Nichts ist so beständig wie der Wandel - dieser Heraklit zugeschriebene Grundsatz gilt in der heutigen Zeit mehr denn je. Um den nachhaltigen Erfolg eines Unternehmens auch in Zukunft sicherstellen zu können, ist es von entscheidender Bedeutung, sich auf den Wandel einzulassen und ein Unternehmen kontinuierlich weiterzuentwickeln. Als Grundlage für eine solche Unternehmensentwicklung ist eine gezielte und langfristig ausgerichtete Wachstumsstrategie unerlässlich. Denn Wachstum ist insbesondere im nachfragestarken Markt der Altenpflege ein Schlüsselfaktor. Mithilfe verschiedener Diversifikationsmöglichkeiten kann die Wirtschaftlichkeit von Unternehmen deutlich gesteigert werden.
Besonders kleine und mittlere Unternehmen kann das konzeptionelle Erarbeiten einer fundierten Wachstumsstrategie vor gewisse Herausforderungen stellen. Das Beispiel der Seniorenstift Eppingen GmbH & Co. KG zeigt, wie mit einem systematischen Vorgehen auch kleine und mittelständische Unternehmen der Pflegebranche eine langfristige und zielgerichtete Wachstumsstrategie erarbeiten und Schritt für Schritt umsetzen können.
Hierfür ist es zunächst einmal wichtig, die Entwicklungen der Pflegebranche detailliert zu analysieren. Um dabei eine möglichst fachkundige Expertise zugrunde legen zu können, steht das Seniorenstift im Austausch mit verschiedensten Experten der Pflegebranche. Diese Expertise sowie eine umfassende Analyse der zu erwartenden gesellschaftlichen und wirtschaftlichen Entwicklungen dienen als Grundlage für das weitere Vorgehen. Als zentrale Zukunftstrends lassen sich neben der Urbanisierung und der Digitalisierung vor allem der demografische Wandel und eine starke gesellschaftliche Entwicklung hin zu immer mehr Individualität herausstellen. Dies führt zum einen dazu, dass in der Pflegebranche die Nachfrage nach Angeboten für pflegebedürftige Menschen langfristig gesichert sein wird und somit eine Basis für Wachstumsperspektiven besteht, zum anderen nimmt das Bedürfnis der Menschen nach individuellen Wohn- und Versorgungsformen im Alter weiter zu. Diese Erkenntnisse, insbesondere in Bezug auf die zu erwartende Nachfrage, bestärken die Seniorenstift Eppingen, die aktuell zwei Einrichtungen für vollstationäre Pflege in Eppingen und Bad Rappenau betreibt, in ihren Wachstumsplänen.
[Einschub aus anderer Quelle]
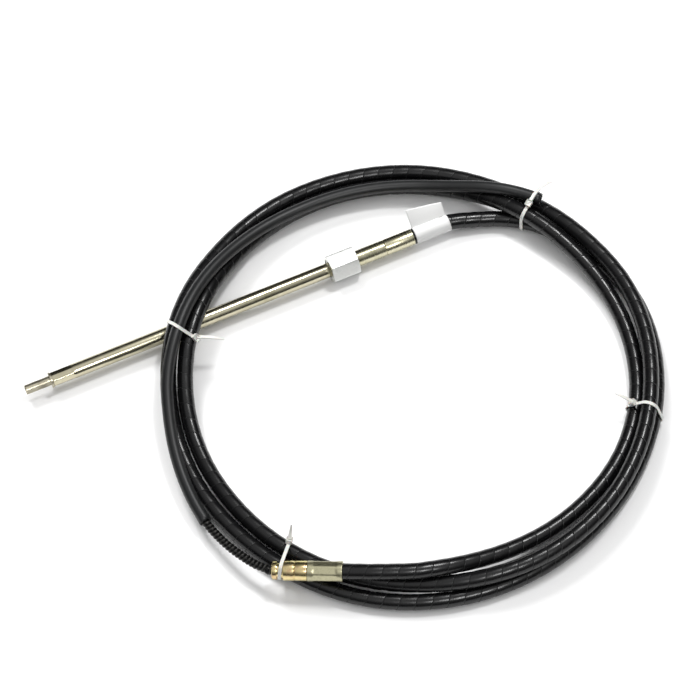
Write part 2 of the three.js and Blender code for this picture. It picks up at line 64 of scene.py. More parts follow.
# The cord's way: degrees clockwise from +X, radius from the coil's middle, height
CONDUIT_WAY = [
    (-79, 0.2043, 0.0143), (-72, 0.2155, 0.0116), (-66, 0.2260, 0.0104), (-60, 0.2355, 0.0103),
    (-54, 0.2420, 0.0098), (-45, 0.2485, 0.0085), (-36, 0.2545, 0.0085), (-25, 0.2595, 0.0085),
    (-12, 0.2585, 0.0092), (5, 0.2540, 0.0103), (20, 0.2490, 0.0090), (40, 0.2440, 0.0085),
    (60, 0.2420, 0.0085), (80, 0.2420, 0.0085), (100, 0.2430, 0.0086), (124, 0.2440, 0.0103),
    (140, 0.2460, 0.0090), (150, 0.2485, 0.0086), (160, 0.2510, 0.0095), (170, 0.2540, 0.0140),
    (180, 0.2563, 0.0220), (190, 0.2578, 0.0314), (198, 0.2583, 0.0334), (206, 0.2593, 0.0305),
    (216, 0.2623, 0.0205), (226, 0.2664, 0.0125), (236, 0.2690, 0.0090), (250, 0.2686, 0.0086),
    (270, 0.2664, 0.0086), (284, 0.2625, 0.0096), (296, 0.2575, 0.0140), (304, 0.2542, 0.0218),
    (311, 0.2526, 0.0255), (320, 0.2524, 0.0267), (332, 0.2535, 0.0270), (346, 0.2518, 0.0268),
    (360, 0.2485, 0.0268), (376, 0.2460, 0.0270), (395, 0.2435, 0.0266), (416, 0.2388, 0.0259),
    (428, 0.2347, 0.0251), (440, 0.2298, 0.0209), (452, 0.2260, 0.0160), (470, 0.2250, 0.0135),
    (490, 0.2265, 0.0120), (505, 0.2287, 0.0103), (520, 0.2330, 0.0094), (530, 0.2362, 0.0140),
    (540, 0.2386, 0.0220), (550, 0.2400, 0.0314), (558, 0.2405, 0.0334), (566, 0.2415, 0.0305),
    (576, 0.2445, 0.0205), (586, 0.2485, 0.0125), (596, 0.2505, 0.0090), (610, 0.2506, 0.0086),
    (628, 0.2485, 0.0088), (638, 0.2460, 0.0108), (646, 0.2425, 0.0168), (653, 0.2385, 0.0246),
    (660, 0.2355, 0.0288), (668, 0.2345, 0.0275), (676, 0.2344, 0.0238), (688, 0.2358, 0.0168),
    (700, 0.2367, 0.0117), (712, 0.2360, 0.0103), (724, 0.2342, 0.0105), (739.5, 0.2291, 0.0105),
    (751, 0.2236, 0.0103), (760, 0.2192, 0.0104), (770, 0.2153, 0.0120), (780, 0.2128, 0.0160),
    (789.5, 0.2126, 0.0219), (797.8, 0.2145, 0.0284), (804, 0.2170, 0.0325),
    (810, 0.2195, 0.0340), (820.4, 0.2243, 0.0342),
]
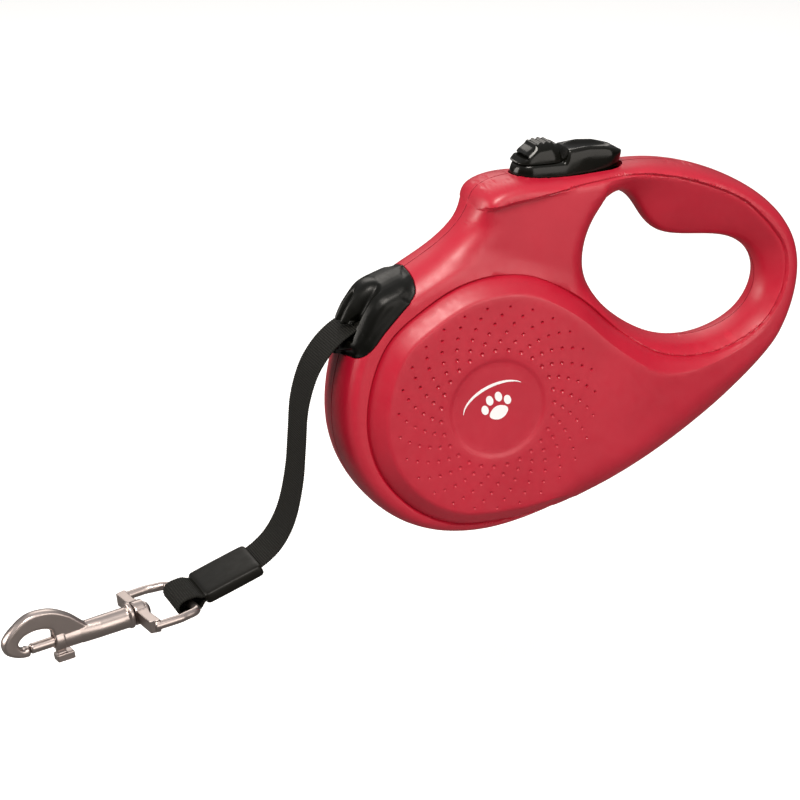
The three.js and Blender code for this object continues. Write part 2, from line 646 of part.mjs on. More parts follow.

Analyseprozess als Grundlage

Als potenzielle Diversifikationsmöglichkeiten zur weiteren Unternehmensentwicklung kommen für das Unternehmen grundsätzlich mehrere Alternativen in Frage. Da das Seniorenstift Eppingen bereits in der vollstationären Pflege tätig ist, wäre eine Spezialisierung dieser Leistungen in den Bereichen Demenz- oder Intensivpflege denkbar. Des Weiteren wäre eine teilstationäre Erweiterung durch das Angliedern einer Tages-/Nachtpflege möglich. Eine zusätzliche Option bestünde auch in der Implementierung eines ambulanten Dienstes sowie dem Angebot eines Betreuten Wohnens/Service Wohnens. In Anbetracht der Vielzahl unterschiedlicher Alternativen, entschied man sich dazu, einen strukturierten Analyseprozess vorzunehmen, um die strategisch sinnvollste Variante für das Unternehmen identifizieren zu können. Im Zuge dessen wurde eine umfangreiche SWOT-Analyse durchgeführt, in der die Stärken und Schwächen des Unternehmens sowie die Chancen und Risiken des Unternehmensumfeldes herausgearbeitet und gegenübergestellt wurden. Ziel dieser Analyse ist es, unternehmensinterne sowie externe Einflussfaktoren zu ermitteln, die sich auf die weitere Unternehmensentwicklung auswirken könnten. Dies können zum einen Wettbewerbsvorteile, wie Mitarbeiterpotenziale oder Standortfaktoren sein, zum anderen aber auch Veränderungen im Bereich der gesetzlichen Regelungen, Bewegungen auf dem Kapitalmarkt sowie die Verfügbarkeit von technologischen Innovationen. Auf der Grundlage der Analyse können dann die Diversifikationsalternativen mit dem höchsten Mehrwert für das Unternehmen herausgestellt werden. Durch die Betrachtung der internen Unternehmensaspekte ließen sich Stärken und Schwächen der Seniorenstift Eppingen erkennen. Zu den Stärken zählten beispielsweise die Vielzahl langjähriger Mitarbeiter*innen und die vorhandene Infrastruktur der vollstationären Einrichtungen.
Bei der Untersuchung der externen Einflussfaktoren wurde eine sogenannte PESTEL-Analyse durchgeführt. PESTEL steht hierbei für die englischen Begriffe political (politisch), economic (wirtschaftlich), social (sozio-kulturell), technological (technologisch), environmental (ökologisch) und legal (rechtlich). Im Rahmen dieser Analyse wird die Betrachtung der externen Einflussfaktoren systematisch in eben diese sechs Bereiche unterteilt und detailliert beleuchtet. Hierdurch konnten potentielle Chancen und Risiken identifiziert werden, die ebenfalls Auswirkungen auf die geplante Unternehmensentwicklung haben könnten. Unter anderem waren hier die gesellschaftliche Entwicklung hin zu immer mehr Individualität, aber auch die Anpassungen und Veränderungen der rechtlichen Rahmenbedingungen im Pflegesektor wesentliche Faktoren. Auf Basis dieser umfassenden Analyse konnte das Unternehmen die verschiedenen Diversifikationsalternativen dem jeweiligen unternehmerischen Mehrwert entsprechend priorisieren.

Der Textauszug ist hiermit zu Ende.